> **Data excerpt**:
"""
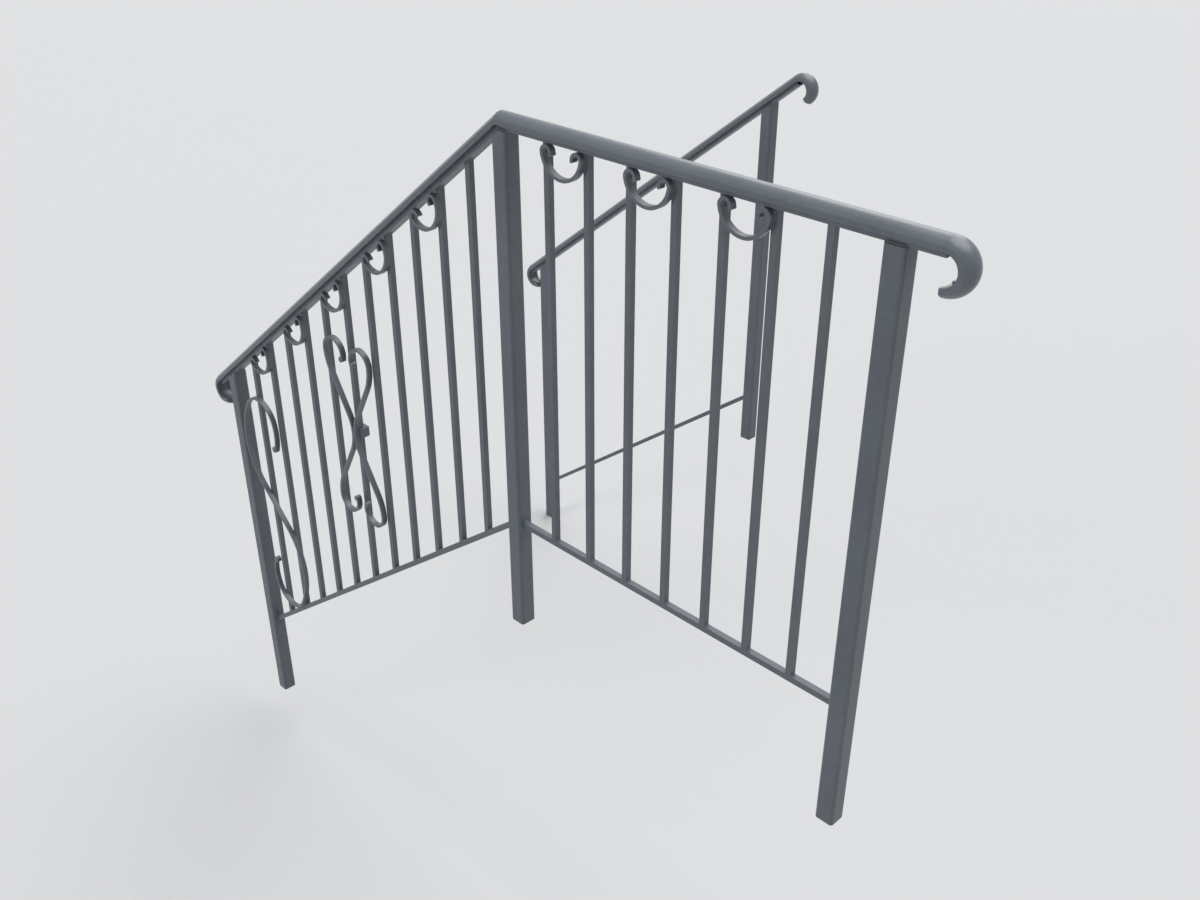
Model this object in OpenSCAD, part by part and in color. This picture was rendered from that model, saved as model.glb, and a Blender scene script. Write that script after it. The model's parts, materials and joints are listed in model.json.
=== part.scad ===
// Wrought iron stair handrail: a baluster rail with scrolls that follows a stair flight down
// from a level landing, and the plain matching rail on the far side of the flight.
// Millimetres, +Z up. X runs up the flight, Y runs across it towards the far rail.
// The origin is the centre of the newel post's foot.

/* [Layout] */
// Newel post to landing post, centre to centre, measured level
stair_run = 1168.4; // [900:10:1500]
// Landing post to end post, centre to centre
level_run = 836.6; // [600:10:1200]
// Slope of the stair part
stair_angle = 37.5; // [30:0.5:42]
// Front rail to rear rail, centre to centre
flight_width = 1422.4; // [900:10:1800]

/* [Posts] */
// Side of the square post
post_size = 38.1; // [32:1:60]
// Outside corner radius of the post
post_corner = 6.35; // [3:0.5:9]
// Wall of the post tube
post_wall = 3.2; // [2:0.2:5]
// Plates that close the post's foot and top
post_plate = 5; // [3:0.5:8]
// Vent hole in the top plate, under the channel
vent_hole = 8; // [4:1:16]
// Post foot to the underside of the channel, at the post's centre
post_height = 1105; // [900:10:1300]

/* [Rails] */
// Width of the channel under the cap
channel_width = 25.4; // [20:0.5:30]
// Depth of the channel
channel_depth = 12.7; // [11.5:0.5:16]
// Thickness of the channel's web and flanges
channel_wall = 3.2; // [2:0.2:4]
// Width of the cap rail
cap_width = 44.4; // [38:1:60]
// Height of the cap's flat side
cap_side = 9.2; // [6:0.2:14]
// How far the channel shows below the cap
channel_reveal = 10.3; // [8:0.1:11]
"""
Print from the first line through the line that contains "newel post's foot.", please, including both, and leave out every line outside that stretch.

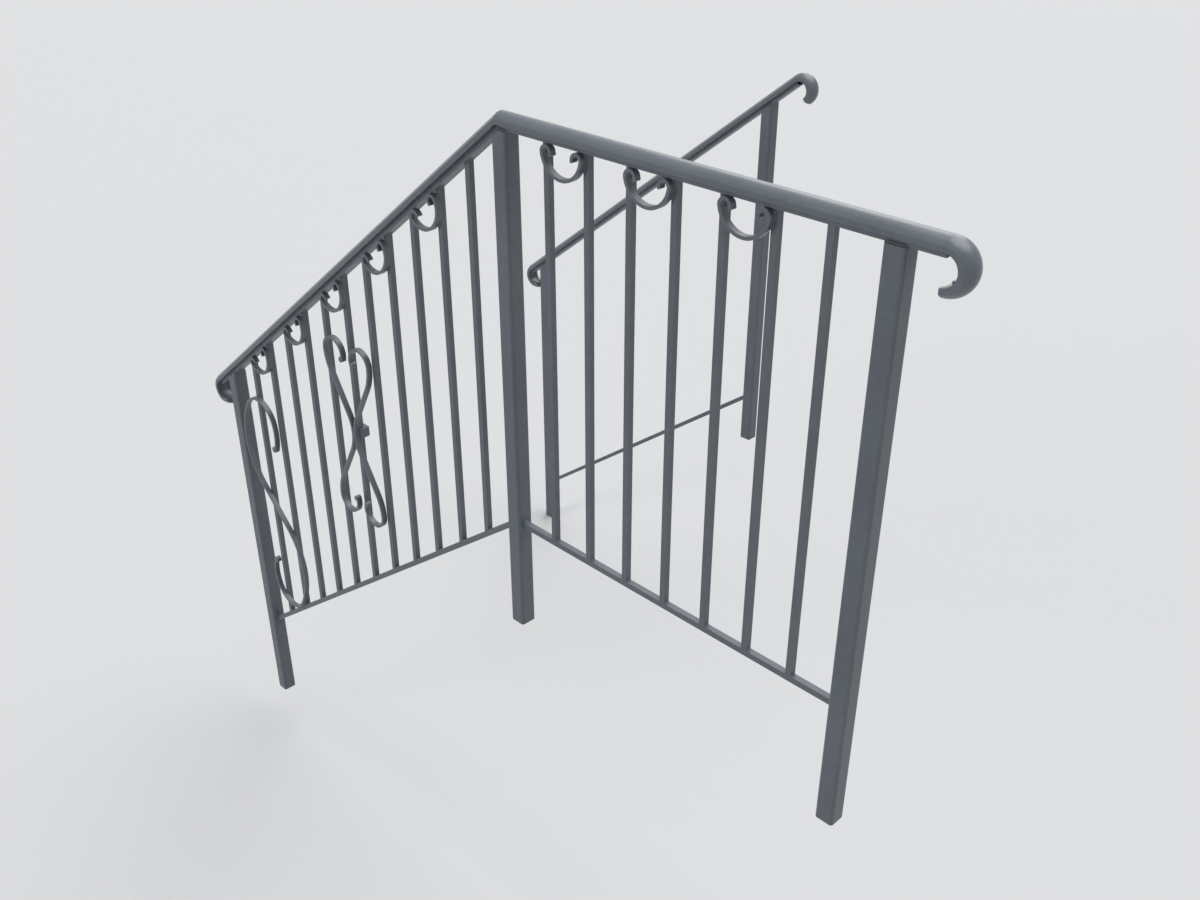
Model this object in OpenSCAD, part by part and in color. This picture was rendered from that model, saved as model.glb, and a Blender scene script. Write that script after it. The model's parts, materials and joints are listed in model.json.
=== part.scad ===
// Wrought iron stair handrail: a baluster rail with scrolls that follows a stair flight down
// from a level landing, and the plain matching rail on the far side of the flight.
// Millimetres, +Z up. X runs up the flight, Y runs across it towards the far rail.
// The origin is the centre of the newel post's foot.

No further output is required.